- Interactive map of Kalamos island biological field Station
- Coordinates: 38°37′26.9″N 20°55′46.2″E﻿ / ﻿38.624139°N 20.929500°E
- Country: Greece
- Administrative region: Ionian Islands
- Subdivision: Lefkada
- Administered by: Terra Sylvestris non governmental organization
- Founder: Terra Sylvestris non governmental organization
- Named for: Its location
- Time zone: UTC+2 (EET)
- Type: All year-round
- Period: Annual
- Status: Operational
- Facilities: Facilities include: Accommodation with dorm beds and shared bathrooms; Communal sitting areas; A range of amenities including laundry facilities; High speed wireless internet; Laboratories and offices; Library;
- Website: www.terrasylvestris.org/biological-field-station

= Kalamos Island biological field station =

The Kalamos Island biological field station is a research station located in the island Kalamos, in the Ionian Sea, in Western Greece. It is situated in the core of the inner Ionian marine protected area, site GR22220003 of the Natura 2000 network. The marine area is additionally protected under the Agreement on the Conservation of Cetaceans of the Black Sea, Mediterranean Sea and contiguous Atlantic area (ACCOBAMS).

==Activities==
The station is a base for year-round research activities in ecology, ecosystem management and sustainability issues such as permaculture. It was created as part of the Kalamos and Kastos sustainable development program of Terra Sylvestris, a non-governmental non profit organization that established the program in order to bring about sustainable development through rewilding in the area of the Island of Kalamos, Kastos and adjacent smaller islands and their marine environment.

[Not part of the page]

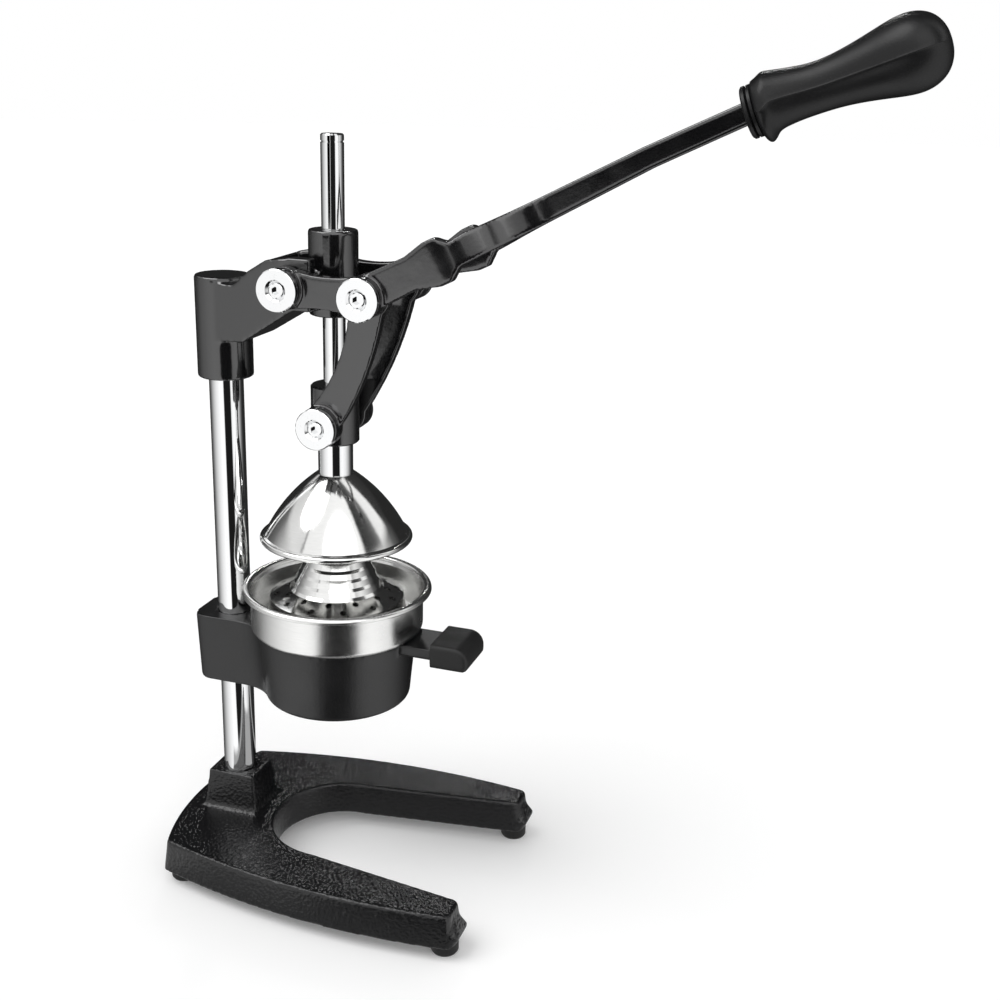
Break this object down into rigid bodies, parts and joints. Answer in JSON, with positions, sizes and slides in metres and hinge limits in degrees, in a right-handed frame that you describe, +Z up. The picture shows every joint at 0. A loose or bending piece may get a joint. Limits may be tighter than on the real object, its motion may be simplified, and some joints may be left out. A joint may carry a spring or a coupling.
{
  "type": "lever citrus juice press",
  "caption": "Tall lever press for citrus: a forked lever and two bowed rods push a steel dome down over a strainer cone in a bowl, on a column and legged base.",
  "frame": {"origin": "on the press axis of rod, dome and bowl, at the counter surface under the feet", "axes": "+Z up along the press axis; the lever, the bowl holder's tang and the base legs point to -Y and the column stands at +Y; X = 0 is the mirror plane"},
  "size_m": [0.1804, 0.4599, 0.5719],
  "materials": {
    "hammered_black": "gloss black paint with a hammered skin, on cast iron",
    "satin_black": "satin black paint",
    "gloss_black": "smooth gloss black paint",
    "rubber": "matt black rubber",
    "black_plastic": "fine matt moulded plastic",
    "chrome": "bright plated",
    "polished_steel": "polished, with fine turning marks",
    "plain_steel": "plain turned steel"
  },
  "bodies": {
    "frame": {"base": "hammered_black", "foot_front_left": "rubber", "foot_front_right": "rubber", "foot_rear_left": "rubber", "foot_rear_right": "rubber", "foot_screws": "plain_steel", "column": "chrome", "base_set_screw": "plain_steel", "bowl_holder": "satin_black", "holder_set_screw": "plain_steel", "holder_tip": "rubber", "head": "gloss_black", "head_set_screw": "plain_steel"},
    "lever_arm": {"lever": "gloss_black", "grip_collar": "black_plastic", "grip": "black_plastic", "hinge_axle": "plain_steel", "hinge_caps": "chrome", "hinge_cap_screws": "chrome", "stud_right": "plain_steel", "stud_left": "plain_steel", "stud_caps": "chrome", "stud_cap_screws": "chrome"},
    "plunger": {"plunger_rod": "chrome", "crosshead": "gloss_black", "spacer_sleeve": "chrome", "dome": "polished_steel", "dome_screw": "polished_steel", "crosshead_pin": "plain_steel", "crosshead_caps": "chrome", "crosshead_cap_screws": "chrome"},
    "left_rod": {"rod_left": "gloss_black"},
    "right_rod": {"rod_right": "gloss_black"},
    "drip_funnel": {"funnel": "polished_steel"},
    "juice_bowl": {"bowl": "polished_steel"},
    "fruit_cone": {"strainer": "polished_steel"}
  },
  "joints": [
    {"name": "lever_hinge", "type": "hinge", "parent": "frame", "child": "lever_arm", "pos_m": [0, 0.0166, 0.409], "axis": [-1, 0, 0], "range_deg": [-27, 62]},
    {"name": "plunger_slide", "type": "slide", "parent": "frame", "child": "plunger", "axis": [0, 0, 1], "range_m": [-0.01823, 0.04185]},
    {"name": "left_rod_hinge", "type": "hinge", "parent": "plunger", "child": "left_rod", "pos_m": [-0.022, 0, 0.322], "axis": [-1, 0, 0], "range_deg": [-4.1, 9.4]},
    {"name": "right_rod_hinge", "type": "hinge", "parent": "plunger", "child": "right_rod", "pos_m": [0.022, 0, 0.322], "axis": [-1, 0, 0], "range_deg": [-4.1, 9.4]},
    {"name": "funnel_lift", "type": "slide", "parent": "frame", "child": "drip_funnel", "axis": [0, 0, 1], "range_m": [0, 0.006]},
    {"name": "bowl_lift", "type": "slide", "parent": "drip_funnel", "child": "juice_bowl", "axis": [0, 0, 1], "range_m": [0, 0.009]},
    {"name": "cone_lift", "type": "slide", "parent": "juice_bowl", "child": "fruit_cone", "axis": [0, 0, 1], "range_m": [0, 0.006]}
  ],
  "couplings": [
    {"joint": "plunger_slide", "follows": "lever_hinge", "m_per_rad": 0.038674},
    {"joint": "left_rod_hinge", "follows": "lever_hinge", "ratio": 0.15},
    {"joint": "right_rod_hinge", "follows": "lever_hinge", "ratio": 0.15}
  ]
}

The station conducts and facilitates a wide variety of research projects, ranging from biodiversity conservation to environmental justice to permaculture. The biological field station is also the base for the volunteer and internship programs of Terra Sylvestris, which enables people from all over the world to participate in the activities of Terra Sylvestris in the area and specifically the biological field station. The station is a member of the Organization of Biological Field Stations and the Global Ecovillage Network. The research station provides facilities for students as well as other visiting researchers and practitioners in the fields of ecology and biodiversity conservation to participate in or conduct projects in scientific research, ecosystem monitoring and ecosystem management.

==Gallery==

Overview of Kalamos island biological field Station facilities.
The Kalamos Island pine forest, an internationally important area for birds, in the background, with the edge of the inner Ionian marine protected area waters in the foreground.